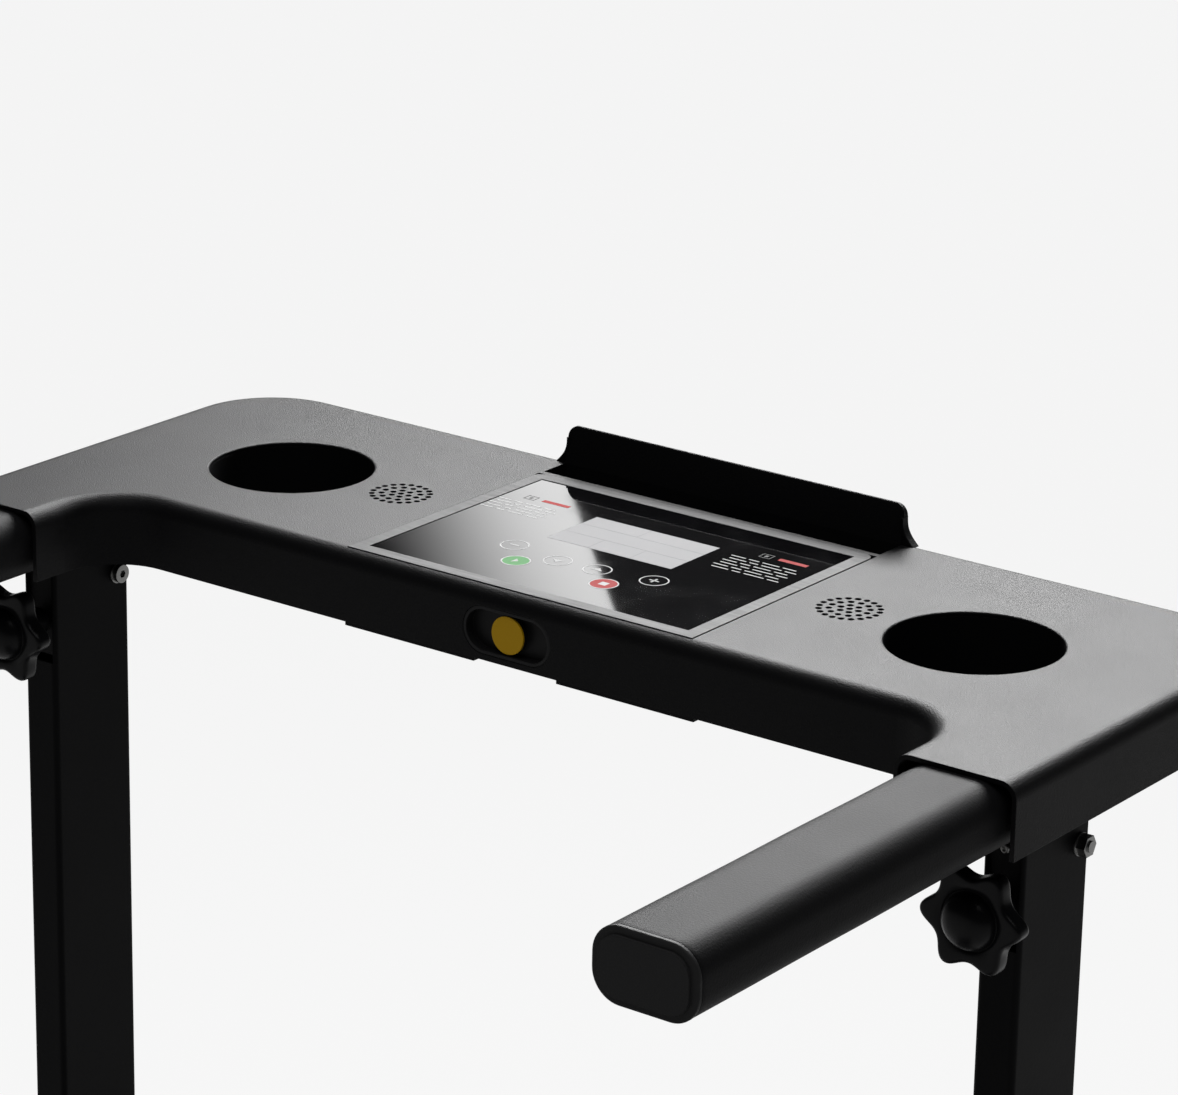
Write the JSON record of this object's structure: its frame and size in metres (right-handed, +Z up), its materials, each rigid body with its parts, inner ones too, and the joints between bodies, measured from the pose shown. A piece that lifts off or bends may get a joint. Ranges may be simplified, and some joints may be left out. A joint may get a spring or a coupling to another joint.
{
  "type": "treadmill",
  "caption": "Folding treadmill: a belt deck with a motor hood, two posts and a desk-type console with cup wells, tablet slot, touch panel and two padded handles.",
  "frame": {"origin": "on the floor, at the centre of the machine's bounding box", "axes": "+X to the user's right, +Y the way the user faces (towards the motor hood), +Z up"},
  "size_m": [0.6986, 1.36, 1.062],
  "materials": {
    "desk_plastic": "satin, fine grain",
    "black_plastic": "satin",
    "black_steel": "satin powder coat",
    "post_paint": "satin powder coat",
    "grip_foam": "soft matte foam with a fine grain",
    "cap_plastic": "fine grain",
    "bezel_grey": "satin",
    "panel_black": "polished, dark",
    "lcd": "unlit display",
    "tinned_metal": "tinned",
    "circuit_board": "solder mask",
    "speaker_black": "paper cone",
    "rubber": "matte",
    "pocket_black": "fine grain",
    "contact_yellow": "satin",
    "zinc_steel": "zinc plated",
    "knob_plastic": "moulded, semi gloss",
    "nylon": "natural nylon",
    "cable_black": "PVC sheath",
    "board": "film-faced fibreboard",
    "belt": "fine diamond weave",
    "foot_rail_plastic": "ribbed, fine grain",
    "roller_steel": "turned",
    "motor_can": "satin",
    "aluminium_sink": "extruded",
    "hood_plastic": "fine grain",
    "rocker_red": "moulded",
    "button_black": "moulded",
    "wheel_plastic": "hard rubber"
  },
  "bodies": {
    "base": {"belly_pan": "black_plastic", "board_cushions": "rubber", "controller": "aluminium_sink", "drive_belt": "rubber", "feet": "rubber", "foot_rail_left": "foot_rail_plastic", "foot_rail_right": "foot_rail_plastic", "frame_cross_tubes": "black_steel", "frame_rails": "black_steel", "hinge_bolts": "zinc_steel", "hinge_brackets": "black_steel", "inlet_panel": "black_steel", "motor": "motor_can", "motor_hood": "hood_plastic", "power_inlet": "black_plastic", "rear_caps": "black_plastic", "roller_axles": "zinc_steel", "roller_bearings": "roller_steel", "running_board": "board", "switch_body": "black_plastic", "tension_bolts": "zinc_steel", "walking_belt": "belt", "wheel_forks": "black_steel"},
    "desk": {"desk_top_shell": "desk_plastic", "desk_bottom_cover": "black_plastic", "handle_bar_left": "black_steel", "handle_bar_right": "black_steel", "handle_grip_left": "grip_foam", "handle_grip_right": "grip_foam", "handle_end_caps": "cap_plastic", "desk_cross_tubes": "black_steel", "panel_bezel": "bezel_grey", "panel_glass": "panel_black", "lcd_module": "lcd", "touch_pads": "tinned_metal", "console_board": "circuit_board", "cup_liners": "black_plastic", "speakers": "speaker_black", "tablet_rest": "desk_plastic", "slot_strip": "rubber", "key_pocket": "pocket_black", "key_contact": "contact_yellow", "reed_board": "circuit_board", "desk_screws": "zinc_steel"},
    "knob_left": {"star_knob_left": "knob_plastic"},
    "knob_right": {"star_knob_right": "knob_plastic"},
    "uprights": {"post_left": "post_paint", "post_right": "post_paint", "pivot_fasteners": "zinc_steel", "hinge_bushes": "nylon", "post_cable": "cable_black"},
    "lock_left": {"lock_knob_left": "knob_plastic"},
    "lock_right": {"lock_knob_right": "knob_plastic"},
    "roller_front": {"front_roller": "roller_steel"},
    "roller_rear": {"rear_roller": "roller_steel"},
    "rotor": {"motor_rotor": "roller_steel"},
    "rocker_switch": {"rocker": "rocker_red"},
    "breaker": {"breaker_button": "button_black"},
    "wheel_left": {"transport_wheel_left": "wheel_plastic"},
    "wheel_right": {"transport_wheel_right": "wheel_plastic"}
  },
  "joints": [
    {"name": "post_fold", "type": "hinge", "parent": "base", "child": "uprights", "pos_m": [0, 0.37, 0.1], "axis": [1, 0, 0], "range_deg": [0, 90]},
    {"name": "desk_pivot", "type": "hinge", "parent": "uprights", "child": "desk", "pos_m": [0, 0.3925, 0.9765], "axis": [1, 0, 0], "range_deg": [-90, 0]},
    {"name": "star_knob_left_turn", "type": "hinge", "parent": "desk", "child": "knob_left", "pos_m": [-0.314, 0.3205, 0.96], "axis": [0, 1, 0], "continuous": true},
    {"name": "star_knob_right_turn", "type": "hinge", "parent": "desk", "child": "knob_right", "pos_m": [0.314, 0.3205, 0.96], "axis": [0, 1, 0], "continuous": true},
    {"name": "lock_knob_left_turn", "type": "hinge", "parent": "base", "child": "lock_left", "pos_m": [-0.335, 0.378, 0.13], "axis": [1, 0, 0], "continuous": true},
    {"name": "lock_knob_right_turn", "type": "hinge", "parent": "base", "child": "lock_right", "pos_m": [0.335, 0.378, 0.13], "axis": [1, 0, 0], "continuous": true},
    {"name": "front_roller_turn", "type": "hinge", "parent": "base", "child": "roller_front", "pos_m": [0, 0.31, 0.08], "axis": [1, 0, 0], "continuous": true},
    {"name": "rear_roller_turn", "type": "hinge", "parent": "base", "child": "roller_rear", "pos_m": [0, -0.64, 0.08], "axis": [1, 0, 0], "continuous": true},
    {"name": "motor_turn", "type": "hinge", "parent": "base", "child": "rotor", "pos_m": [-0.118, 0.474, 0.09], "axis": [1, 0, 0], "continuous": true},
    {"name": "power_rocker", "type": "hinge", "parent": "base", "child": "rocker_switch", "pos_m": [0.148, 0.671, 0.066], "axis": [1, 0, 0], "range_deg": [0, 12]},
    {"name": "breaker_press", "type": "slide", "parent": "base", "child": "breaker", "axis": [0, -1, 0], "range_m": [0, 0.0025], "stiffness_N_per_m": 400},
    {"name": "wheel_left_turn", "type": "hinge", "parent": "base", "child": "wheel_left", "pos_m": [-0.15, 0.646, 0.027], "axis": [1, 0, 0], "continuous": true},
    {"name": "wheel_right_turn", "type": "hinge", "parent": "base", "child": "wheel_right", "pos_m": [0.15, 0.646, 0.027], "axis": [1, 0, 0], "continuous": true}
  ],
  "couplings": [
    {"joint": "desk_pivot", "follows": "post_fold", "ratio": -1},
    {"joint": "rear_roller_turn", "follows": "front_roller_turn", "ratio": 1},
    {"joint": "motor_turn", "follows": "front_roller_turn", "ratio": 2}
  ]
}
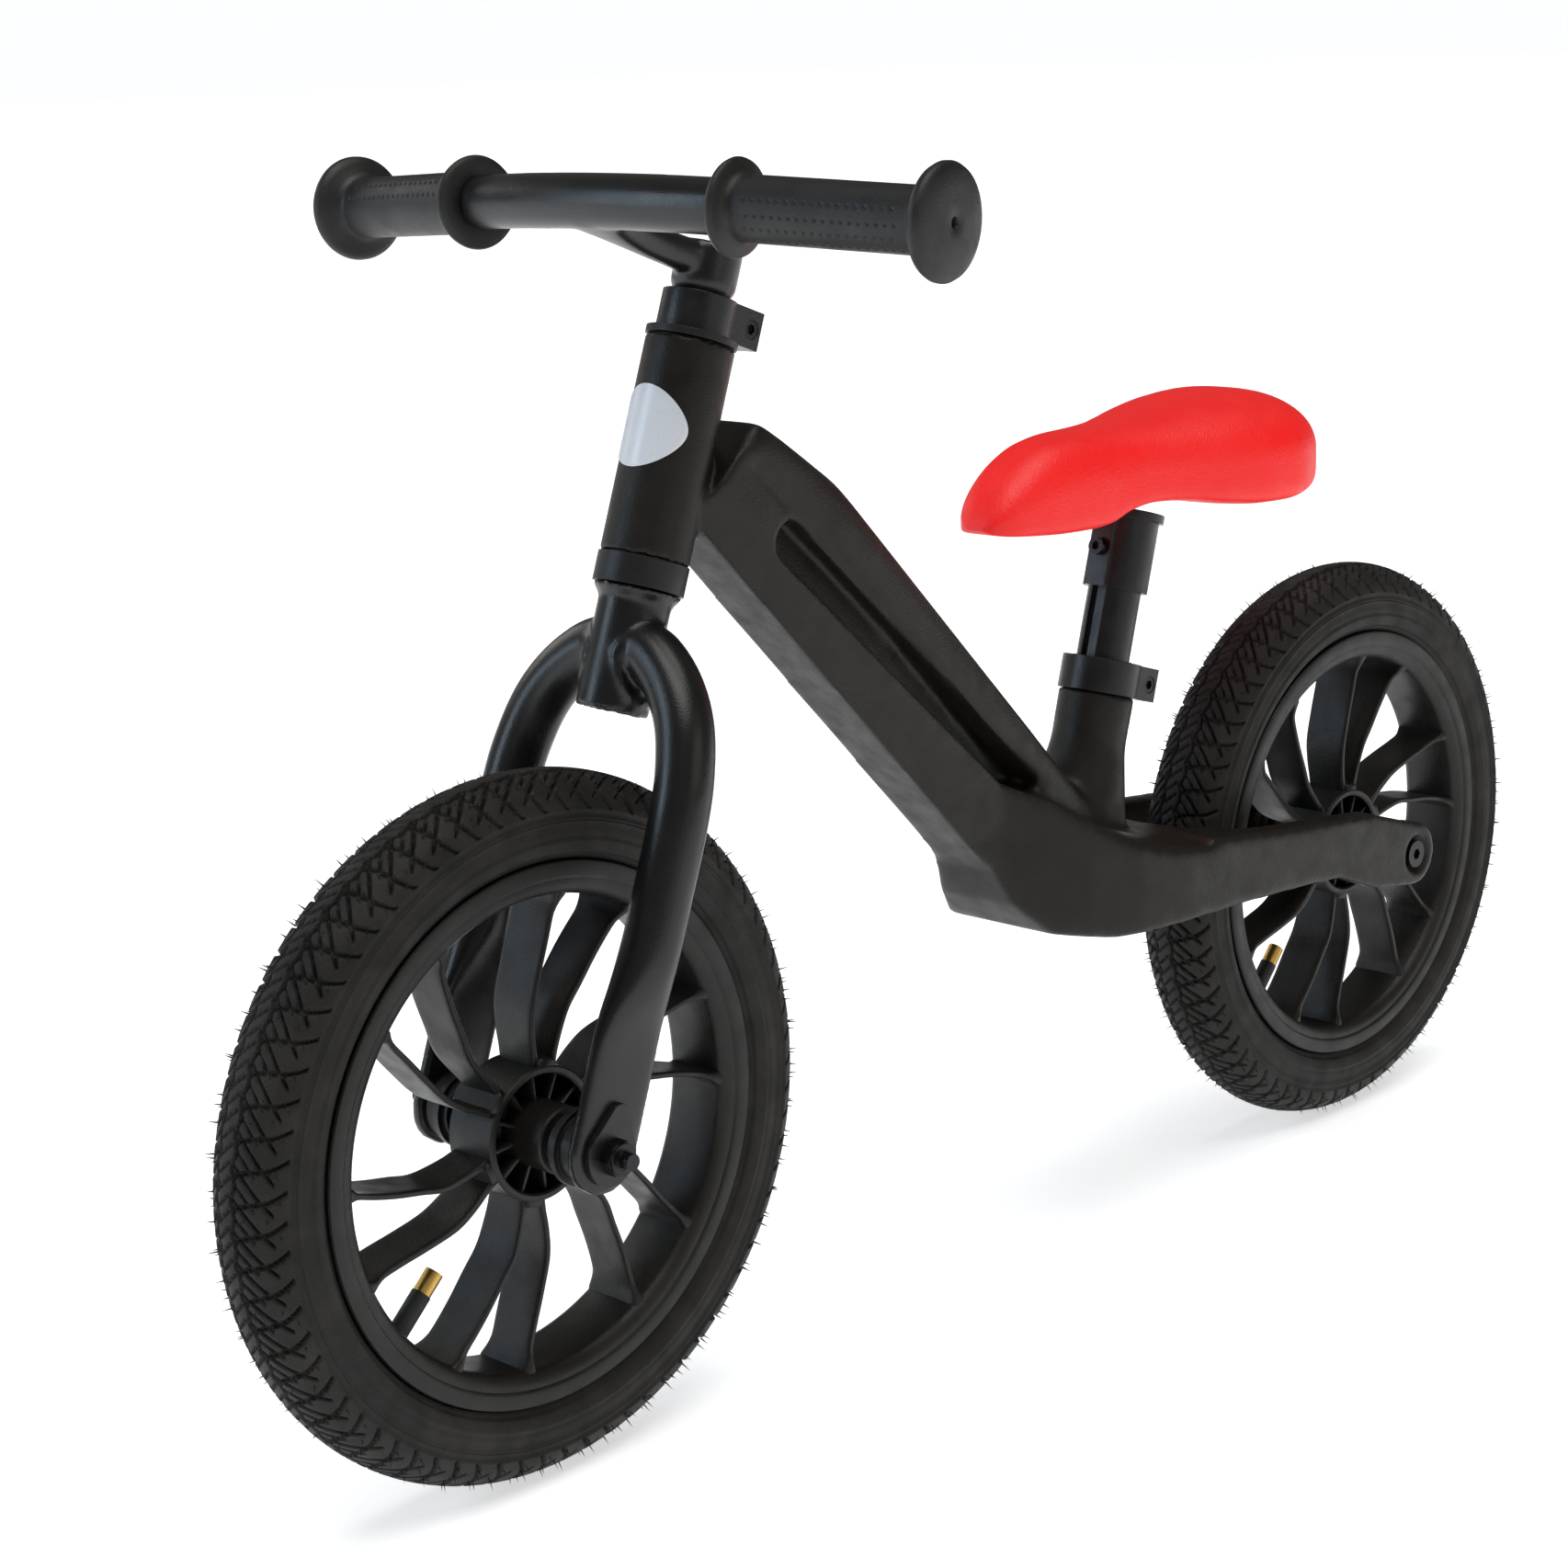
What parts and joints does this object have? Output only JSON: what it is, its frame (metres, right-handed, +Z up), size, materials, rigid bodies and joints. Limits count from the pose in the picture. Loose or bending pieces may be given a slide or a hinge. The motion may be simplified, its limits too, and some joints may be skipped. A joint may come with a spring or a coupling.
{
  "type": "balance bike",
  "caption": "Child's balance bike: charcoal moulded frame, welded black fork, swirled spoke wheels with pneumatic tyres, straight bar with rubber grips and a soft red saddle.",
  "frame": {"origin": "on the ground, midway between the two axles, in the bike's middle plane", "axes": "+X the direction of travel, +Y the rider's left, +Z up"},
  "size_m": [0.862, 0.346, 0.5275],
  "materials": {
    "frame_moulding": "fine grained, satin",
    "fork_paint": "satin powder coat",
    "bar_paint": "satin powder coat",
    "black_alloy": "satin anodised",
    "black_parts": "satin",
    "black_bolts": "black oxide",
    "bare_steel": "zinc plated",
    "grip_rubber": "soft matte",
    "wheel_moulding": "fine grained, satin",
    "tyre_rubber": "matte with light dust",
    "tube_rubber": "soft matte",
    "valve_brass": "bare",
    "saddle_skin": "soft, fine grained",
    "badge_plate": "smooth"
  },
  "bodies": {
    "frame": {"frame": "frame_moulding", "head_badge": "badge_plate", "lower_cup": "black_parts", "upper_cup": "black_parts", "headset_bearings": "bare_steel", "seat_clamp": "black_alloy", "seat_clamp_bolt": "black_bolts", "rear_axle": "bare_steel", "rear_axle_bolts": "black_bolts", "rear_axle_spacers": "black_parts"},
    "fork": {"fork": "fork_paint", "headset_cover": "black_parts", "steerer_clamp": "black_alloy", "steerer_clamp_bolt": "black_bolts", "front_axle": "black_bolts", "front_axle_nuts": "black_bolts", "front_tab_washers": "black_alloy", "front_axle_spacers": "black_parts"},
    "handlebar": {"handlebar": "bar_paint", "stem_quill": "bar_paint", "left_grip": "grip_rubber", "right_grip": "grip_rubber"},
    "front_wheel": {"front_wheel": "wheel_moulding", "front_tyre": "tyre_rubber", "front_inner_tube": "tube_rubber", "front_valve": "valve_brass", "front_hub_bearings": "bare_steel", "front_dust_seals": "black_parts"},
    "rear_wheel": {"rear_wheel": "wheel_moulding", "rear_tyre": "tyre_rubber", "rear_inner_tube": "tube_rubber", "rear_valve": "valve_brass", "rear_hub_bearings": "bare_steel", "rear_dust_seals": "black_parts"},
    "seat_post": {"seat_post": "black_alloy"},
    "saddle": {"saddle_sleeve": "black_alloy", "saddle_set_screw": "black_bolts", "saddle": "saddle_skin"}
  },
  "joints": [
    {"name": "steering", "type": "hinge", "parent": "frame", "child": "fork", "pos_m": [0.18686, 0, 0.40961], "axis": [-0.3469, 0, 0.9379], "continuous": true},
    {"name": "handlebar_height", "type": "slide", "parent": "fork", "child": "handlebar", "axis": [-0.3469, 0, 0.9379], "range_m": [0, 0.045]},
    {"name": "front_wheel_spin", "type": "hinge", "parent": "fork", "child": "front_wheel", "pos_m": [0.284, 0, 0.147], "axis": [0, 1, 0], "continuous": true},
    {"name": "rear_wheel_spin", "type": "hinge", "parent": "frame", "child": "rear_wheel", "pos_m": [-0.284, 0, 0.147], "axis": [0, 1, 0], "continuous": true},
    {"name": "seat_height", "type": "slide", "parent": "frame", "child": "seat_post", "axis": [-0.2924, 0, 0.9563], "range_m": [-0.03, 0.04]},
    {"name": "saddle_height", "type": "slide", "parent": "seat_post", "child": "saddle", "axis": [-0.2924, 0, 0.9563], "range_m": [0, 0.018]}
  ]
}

- TO DO
Where a line above contains the word "bodies", copy that line.

- SOLUTION TO THIS TASK
Write the JSON record of this object's structure: its frame and size in metres (right-handed, +Z up), its materials, each rigid body with its parts, inner ones too, and the joints between bodies, measured from the pose shown. A piece that lifts off or bends may get a joint. Ranges may be simplified, and some joints may be left out. A joint may get a spring or a coupling to another joint.
  "bodies": {
What parts and joints does this object have? Output only JSON: what it is, its frame (metres, right-handed, +Z up), size, materials, rigid bodies and joints. Limits count from the pose in the picture. Loose or bending pieces may be given a slide or a hinge. The motion may be simplified, its limits too, and some joints may be skipped. A joint may come with a spring or a coupling.
  "bodies": {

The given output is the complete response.